A third project saw the company working in tandem with GC Clark Contractors on an eight-story, 150,000-square-foot, dual-branded Aloft and Element high-end hotel in Dallas.
“Our prefab, load-bearing, light-gauge was utilized as the structural system for the project, providing the best value, speed of construction, and long-term durability of materials. General contractors love this solution because it allows them to have a single trade responsible for the panelized walls, floor system, roof system, and commercial drywall and ceiling package. Owners love it because they get their building built quicker which saves them [money],” Mensinger reports.
The company attends trade shows, generally not as an exhibitor but to participate in panel discussions, gather information and network with industry partners.
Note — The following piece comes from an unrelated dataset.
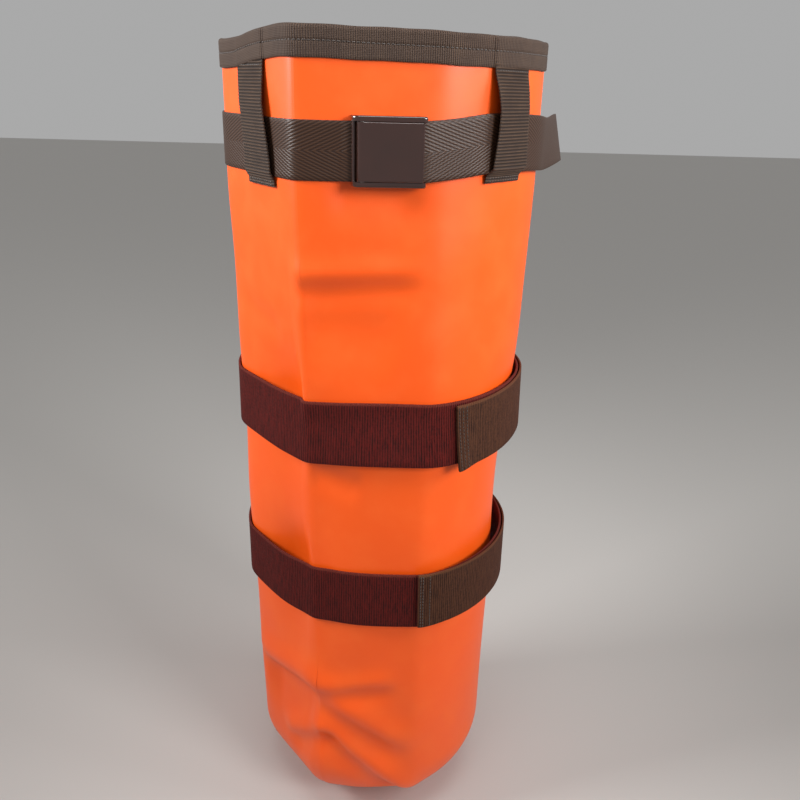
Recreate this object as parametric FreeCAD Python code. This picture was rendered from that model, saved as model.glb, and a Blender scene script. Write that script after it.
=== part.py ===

One of its best forms of promotion, however, has been its AIA-accredited ‘lunch and learn’ presentations in which company officials enlighten architects, engineers, and general contractors on off-site prefabrication methods. It will travel, within reason, to host these events for clients.
Interestingly, Midwest Drywall has not been hugely affected by the skilled labor shortage that plagues much of the construction sector. The company’s employee-ownership model, unionized nature, and generous benefits ensure a steady supply of new hires, Mensinger explains.
“I think a lot of qualified guys want to come work for Midwest Drywall because we provide so much more with being an ESOP and the extras in wages, training, and benefits for union carpenters,” he states.
As for the future, he says, “I think our goals are unlike other people’s. Everyone is striving primarily off the financial goals to meet, but that’s not really what’s driving us. Our future vision is about providing a place for our employees to partner and bring success to the construction industry – really, what we’ve been doing since the beginning. We’ve been here for a long time, and we’re going to be here for a long time because we’re looking to provide a relationship with our clients.”